Perhaps the Real Risk – So, the question becomes if it is not the economy, what’s out there spooking the market? The most obvious answer is trade dispute with China. I believe jury is still out on this and it is way too early to make any reasonable conclusion how it all ends with China and if it has any material impact on US consumer. This could be real risk and we have been talking about it chat every day. I don’t want to underestimate that. But China is still not showing up in data as big enough problem to throw US economy into recession. Macro data does’t support it.

Kitchen Sink Sell Off – Other things people are worried about in this “kitchen sink” market sell off: Rising interest rate (function of strong economy), Chinese hacking of US data centers (every tech firm has denied already), Mueller investigation (no idea when it will end), mid-term elections with blue wave coming (stalemate might actually be a good thing), September weak seasonality spilling into October (temporary phenomena).
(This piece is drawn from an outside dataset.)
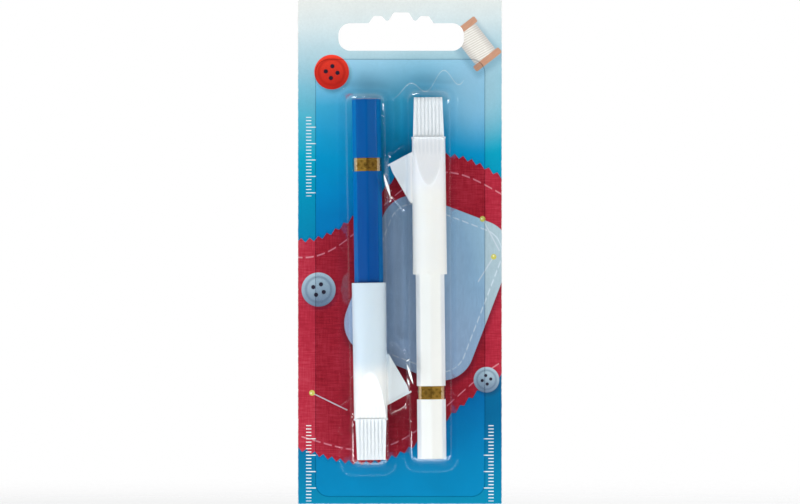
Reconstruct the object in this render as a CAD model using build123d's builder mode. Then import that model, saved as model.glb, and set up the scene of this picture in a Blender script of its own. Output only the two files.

Did I miss anything?

At the risk of oversimplification, my assessment of this sell off is simply technical in nature driven by noise (instead of news). This may sound easy way out of answering a difficult question when portfolios are hurting, but we have seen this movie before many times. Dow lost 10% in February with two 1000-point sell offs within one week in February. Was there any fundamental basis for it? Dow lost 1000 point after Trump won elections. After Brexit we had 1500 point sell off (and next day after Brexit I issued a note with titled “Dumpster Fire Politics” creating a buying opportunity). After Ebola and Zika fears we had sell off. Dow lost 1000 points after Russia invaded Ukraine. Dow had series of selling days after Dubai defaulted in debt. In May 2012 we had flash crash and Dow fell 1000 in single session out of nowhere. Do any of these events had any fundamental basis for sell off?

Things sell off sometimes for unexplainable reasons. Noise creates buying opportunities. This is another noise-driven sell off with no basis. We will bounce back from it just like we did before.